HMF:Even with Mike rejoining, it seems he was always in the band in some way.
Guy:Yeah, Mike and I were the original guitarists for Vengeance back in our keg party and bar gig days. He left the band, Curt joined and I eventually switched to bass, mostly due to a lack of good bass players. I had planned on getting back on guitar. But Mike helped with production and backing vocals on the Predator album and he and I have been doing a lot of studio work on solo projects together, so it was a really natural thing for him to rejoin.
What really brought it to a head was that we needed a solid rhythm player live, the guitarist after Curt just wasn’t cutting it there, even though he was a great soloist. Eventually, that wasn’t enough and we canned him, and Curt moved back into town and all the sudden we had two fantastic guitarists, and I’m singing lead anyway, so I resigned myself to bass live. But I play plenty of guitar in the studio, so I’m good. I don’t have to prove I can play lead solos every night to be a man. (laughs)
HMF: Do you recall the first song you put together with Vengeance?
Guy:Oh sure, we had been messing with a song that was a combination of a song I wrote years before along with a riff idea Curt had been messing with. We recorded it on a Teac 4-track I bought and played it for everyone who would listen! We thought it was the greatest thing we had ever heard, and if we could just get someone in power to listen to it, we would be the next Led Zep or something. By the next week, we thought it sounded like shit, which is good, because it did. We continued writing and upgrading our studio until we really could put out a decent product, but that song always has a special place in my heart, jeez, I’m all choked up. For some reason, it never made it on Predator, but it has been resurrected on Malicious Intent with an extended instrumental intro as “Cry Havoc”.
HMF:Does the current metal explosion kind of freak you out, I mean one day you are playing bars in Tampa, the next your music is all around the world, getting airplay in Europe and South America?

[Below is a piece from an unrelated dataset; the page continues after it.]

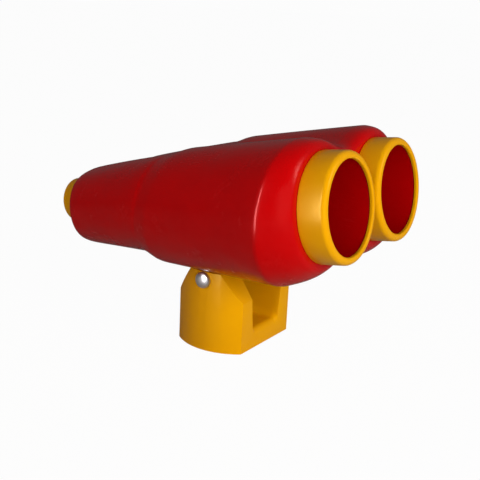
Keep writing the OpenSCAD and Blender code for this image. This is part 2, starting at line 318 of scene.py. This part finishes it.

Guy:Sure, I’ve done telephone interviews just this week with radio stations in Holland, Germany, France and Australia and they all really do treat you like some big rock star or something, they don’t know when we come back to the States we are playing the Buffalo Road House on Nebraska Avenue for $150 a night for the entire band. You just have to keep it in perspective, and realize that the metal scene is huge right now, and that the market is hungry for product and new bands, so its possible for any band with a record out to have the prospect of a lot of exposure and success. What will separate the worth-while ones are who lasts and who fades with the fading of the fad. I think we will be around for awhile.
HMF:In the past few years, Florida has really been a breeding ground for new talent. How does Vengeance fit into this scene?
Guy:I can’t speak for all of Florida, but in Tampa Bay we are well-known and respected. We get the nod to open for national acts regularly, which is cool for a band without a contract.
HMF:I guess there are a lot of advantages to recording in your personal studio?Guy:Oh yeah, since its my studio, we don’t have a recording “budget” really, we can almost endlesslyrerecord and do new versions of songs, change parts, record alternate parts, remix the songs highlighting different instruments, different solo versions, vocal versions, etc. I think its a big part of our success that we are all so experienced in the studio. No producer has been able to tell us “You can’t do this or that”, we can say, fuck you, we’ve done it, it can be done, get out of the way and I’ll show you how!
HMF:Thanks for the interview, anything you wanna say in closing?
Guy:Just watch for the new record, Malicious Intent, I think it is a really unique record among the hordes of metal releases these days. I believe we have a distinct sound and writing style that sets us apart, plus some great musicians to pull off some intricate songs. Thanks for the support, Robert.